I'd like to try pamplemousse rose.

Girl From Texas said...

Oh God - now you've done it ! I'm gonna be Jonesing for one of those...till I can trot over there and get some !

Jeanne said...

Bill,
I have tried many of the ice creams and sorbets, with and without chantilly, chocolate sauce... Savion eats no dairy and is very adventurous in his sorbet experiments.and he agrees, absolutely the best sorbets in France.
One of my favorite days there, the cafe was almost empty and all the staff sat at a back table peeling mandarins for sorbet. The whole shop was awash in that scent.

William V. Madison said...

Pamplemousse rose is one of the flavors I've sampled, and it is indeed pretty darned special.

ABC in WFT said...

How COULD you so cruelly denigrate
the lowly rhuba'b? I'll bet you a cone that it's fabulously good!

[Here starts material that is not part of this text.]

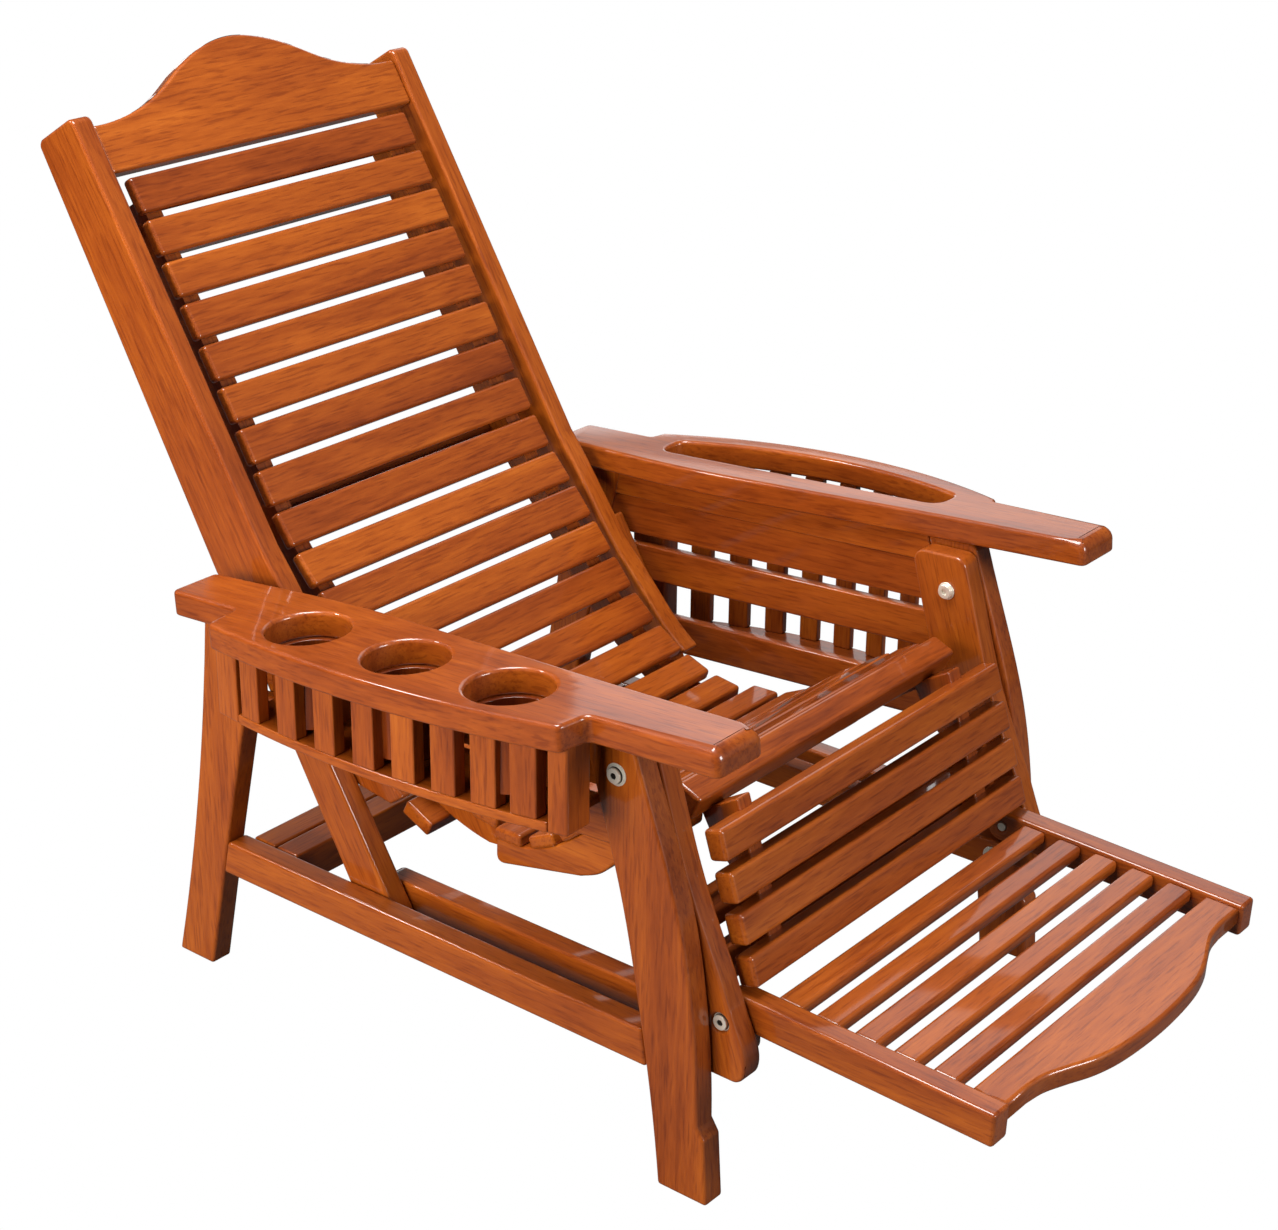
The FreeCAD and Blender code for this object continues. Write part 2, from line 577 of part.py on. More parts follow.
for distance in BATTEN_PLACES:
    place, way = walk(surface, start, distance)
    depth = SLAT_T + BEARER_DEPTH
    middle = (place.y - depth * way.z, place.z + depth * way.y)
    battens.append(slat(middle, math.atan2(-way.z, -way.y), BATTEN_W, BATTEN_T, STILE_IN))
nodes["back_battens"] = Part.makeCompound(battens)
nodes["seat_hinge_pins"] = pair(pin(SEAT_PIVOT, bearer_in, BEARER_OUT + PLAY + SEAT_RAIL_T, PIVOT_R))

# Seat. The knee slat is turned forwards and rides on the sloping tops of the calf bearers.
knee_way = (math.cos(KNEE_TILT), math.sin(KNEE_TILT))
knee_under = (KNEE[0] + KNEE_T * knee_way[1], KNEE[1] - KNEE_T * knee_way[0])
knee_heel = (knee_under[0] - KNEE_W / 2 * knee_way[0], knee_under[1] - KNEE_W / 2 * knee_way[1])
seat_slats.append(slat(KNEE, KNEE_TILT, KNEE_W, KNEE_T, SEAT_SLAT_HALF))
nodes["seat_slats"] = Part.makeCompound(seat_slats)
rail_top = offset_points(back_end + 4, surface.length() - 1, SLAT_T, 9)
rail_end = (rail_top[0][0] + 1.0, rail_top[0][1] - SEAT_RAIL_DEPTH)
rail_knee = [(knee_under[0] + t * knee_way[0], knee_under[1] + t * knee_way[1]) for t in (9.0, -11.0)]
rail_chin = (rail_knee[1][0] + 2.0, rail_knee[1][1] - 20.0)
rail_edges = [spline(rail_top), line(rail_top[-1], rail_knee[0]), line(rail_knee[0], rail_knee[1]),
              line(rail_knee[1], rail_chin), spline([rail_chin] + SEAT_RAIL_BELLY + [rail_end]),
              line(rail_end, rail_top[0])]
seat_rail = side_piece(rail_edges, BEARER_OUT + PLAY, BEARER_OUT + PLAY + SEAT_RAIL_T)
seat_rail = round_corners(seat_rail, 10.0, [rail_end])
for shape in seat_slats:
    seat_rail = seat_rail.cut(shape)
nodes["seat_rails"] = pair(seat_rail.cut(seat_joint))

# Leg rest
foot_hole = pin(FOOT_PIVOT, STILE_IN - 1, LINK_OUT + 1, PIVOT_R)
rod_front = (ROD_FRONT_Y, ROD_Z)
link_front_foot = (LINK_FRONT[0][0] + 6, LINK_BOTTOM_Z)
link_rear_foot = (LINK_REAR[0][0] - 4, LINK_BOTTOM_Z)
link_front_top = (LINK_FRONT[-1][0] + 4, LINK_TOP_Z)
link_rear_top = (LINK_REAR[-1][0] + 6, LINK_TOP_Z - 3)
link = side_piece([spline([link_front_foot] + LINK_FRONT + [link_front_top]), line(link_front_top, link_rear_top),
                   spline([link_rear_foot] + LINK_REAR + [link_rear_top]),
                   line(link_rear_foot, link_front_foot)], LINK_IN, LINK_OUT)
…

William V. Madison said...

I wondered whether anybody would read all the way to the end, ABC! And surely the rhubarb is tasty ... especially to the palates of those who like rhubarb. (I'm indifferent to the flavor, myself.)

Late Blooming Mom said...

Do you know I have managed to get to Berthillion every single time I have been in Paris? But somehow managed to order no sorbet? Clearly this must be rectified and a trip is in order. Happy new year and thanks for bringing up my sense-memories of one of the most delicious spots on the planet.